What is expected: Extract every line of the material that holds the string "Blender".

(Rows from a 3D modeling dataset)

*-*-*

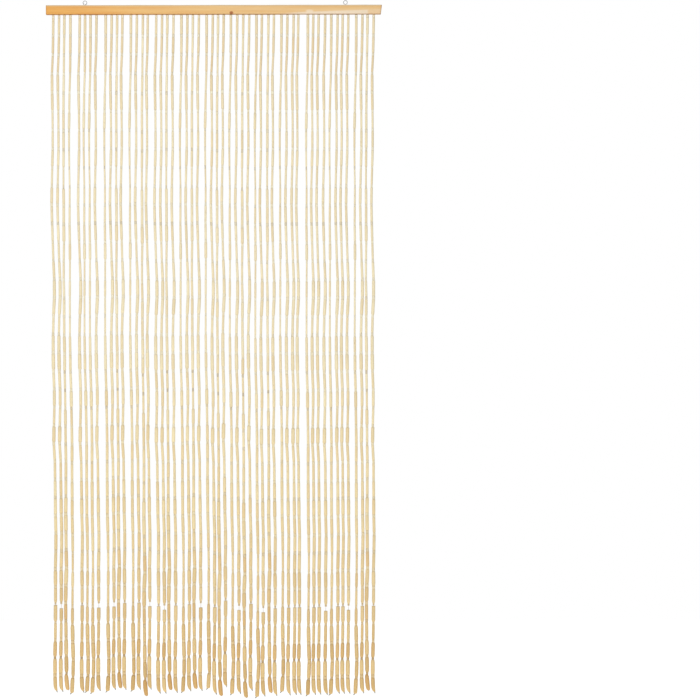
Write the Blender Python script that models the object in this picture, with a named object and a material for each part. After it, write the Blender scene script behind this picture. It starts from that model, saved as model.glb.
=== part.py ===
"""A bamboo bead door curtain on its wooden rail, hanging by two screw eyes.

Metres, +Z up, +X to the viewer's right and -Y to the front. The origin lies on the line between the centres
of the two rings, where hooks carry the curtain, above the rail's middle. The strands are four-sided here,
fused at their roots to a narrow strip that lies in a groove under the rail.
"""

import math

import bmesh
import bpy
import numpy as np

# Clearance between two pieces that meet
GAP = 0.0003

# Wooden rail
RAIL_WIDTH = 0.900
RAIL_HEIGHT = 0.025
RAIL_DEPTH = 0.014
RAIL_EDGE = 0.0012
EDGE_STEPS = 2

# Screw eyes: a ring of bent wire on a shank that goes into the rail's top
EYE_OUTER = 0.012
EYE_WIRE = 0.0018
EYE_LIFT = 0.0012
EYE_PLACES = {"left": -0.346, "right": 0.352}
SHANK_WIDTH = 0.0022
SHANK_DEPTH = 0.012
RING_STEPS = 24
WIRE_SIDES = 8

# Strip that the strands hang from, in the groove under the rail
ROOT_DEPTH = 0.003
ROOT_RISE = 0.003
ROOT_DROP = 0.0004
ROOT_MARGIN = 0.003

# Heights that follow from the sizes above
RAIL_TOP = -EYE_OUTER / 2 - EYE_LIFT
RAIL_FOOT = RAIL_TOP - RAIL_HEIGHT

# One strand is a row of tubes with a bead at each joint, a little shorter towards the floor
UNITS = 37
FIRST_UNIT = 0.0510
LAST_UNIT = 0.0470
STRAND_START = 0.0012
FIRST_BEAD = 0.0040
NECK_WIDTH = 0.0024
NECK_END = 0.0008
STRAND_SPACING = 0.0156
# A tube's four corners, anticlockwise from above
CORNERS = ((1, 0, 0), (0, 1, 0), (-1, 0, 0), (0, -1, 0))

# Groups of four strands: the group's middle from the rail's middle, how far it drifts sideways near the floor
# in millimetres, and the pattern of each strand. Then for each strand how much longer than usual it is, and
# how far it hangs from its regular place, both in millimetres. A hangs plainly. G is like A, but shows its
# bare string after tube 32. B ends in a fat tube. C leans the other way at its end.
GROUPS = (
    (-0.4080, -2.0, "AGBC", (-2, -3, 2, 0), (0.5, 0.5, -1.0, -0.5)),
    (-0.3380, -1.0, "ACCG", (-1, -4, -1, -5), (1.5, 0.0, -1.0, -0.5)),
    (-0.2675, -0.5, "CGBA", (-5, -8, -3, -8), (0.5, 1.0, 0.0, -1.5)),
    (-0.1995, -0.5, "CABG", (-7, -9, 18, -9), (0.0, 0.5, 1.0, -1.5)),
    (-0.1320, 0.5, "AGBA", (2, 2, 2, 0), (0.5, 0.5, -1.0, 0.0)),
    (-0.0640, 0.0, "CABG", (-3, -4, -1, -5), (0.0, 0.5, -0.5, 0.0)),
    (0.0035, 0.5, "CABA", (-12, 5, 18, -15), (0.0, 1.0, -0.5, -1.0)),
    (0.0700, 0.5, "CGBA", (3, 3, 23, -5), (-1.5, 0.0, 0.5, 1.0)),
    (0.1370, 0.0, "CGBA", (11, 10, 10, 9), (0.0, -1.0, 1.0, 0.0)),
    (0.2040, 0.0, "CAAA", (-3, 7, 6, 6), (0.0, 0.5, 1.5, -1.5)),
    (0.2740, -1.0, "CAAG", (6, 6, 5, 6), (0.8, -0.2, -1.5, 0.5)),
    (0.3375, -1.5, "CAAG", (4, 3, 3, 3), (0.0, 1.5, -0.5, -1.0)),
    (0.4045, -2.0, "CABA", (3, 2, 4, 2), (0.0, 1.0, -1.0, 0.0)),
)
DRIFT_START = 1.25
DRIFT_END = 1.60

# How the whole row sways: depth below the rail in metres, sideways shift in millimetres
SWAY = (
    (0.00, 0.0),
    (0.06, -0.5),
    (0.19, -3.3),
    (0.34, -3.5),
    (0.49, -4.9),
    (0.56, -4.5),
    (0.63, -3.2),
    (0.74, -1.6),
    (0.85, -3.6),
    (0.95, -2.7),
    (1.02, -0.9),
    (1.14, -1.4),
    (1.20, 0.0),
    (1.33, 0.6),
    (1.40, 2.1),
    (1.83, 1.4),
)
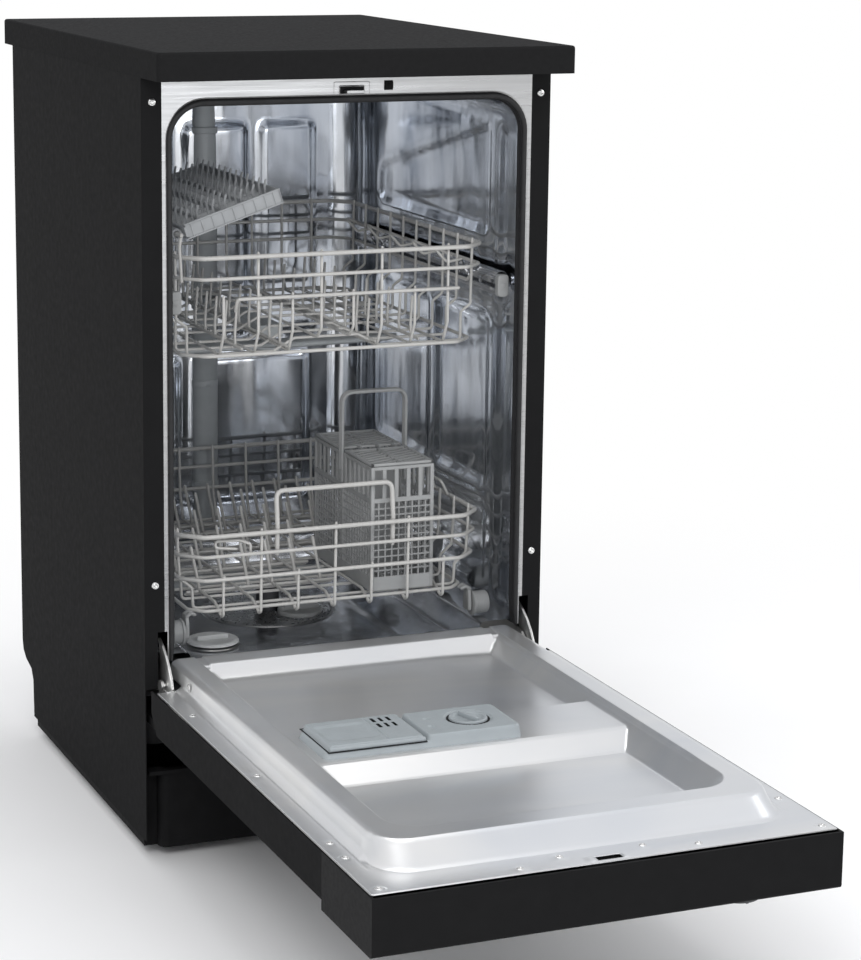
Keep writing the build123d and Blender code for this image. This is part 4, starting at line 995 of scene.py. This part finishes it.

*-*-*

Response for this exercise:
Write the Blender Python script that models the object in this picture, with a named object and a material for each part. After it, write the Blender scene script behind this picture. It starts from that model, saved as model.glb.
Keep writing the build123d and Blender code for this image. This is part 4, starting at line 995 of scene.py. This part finishes it.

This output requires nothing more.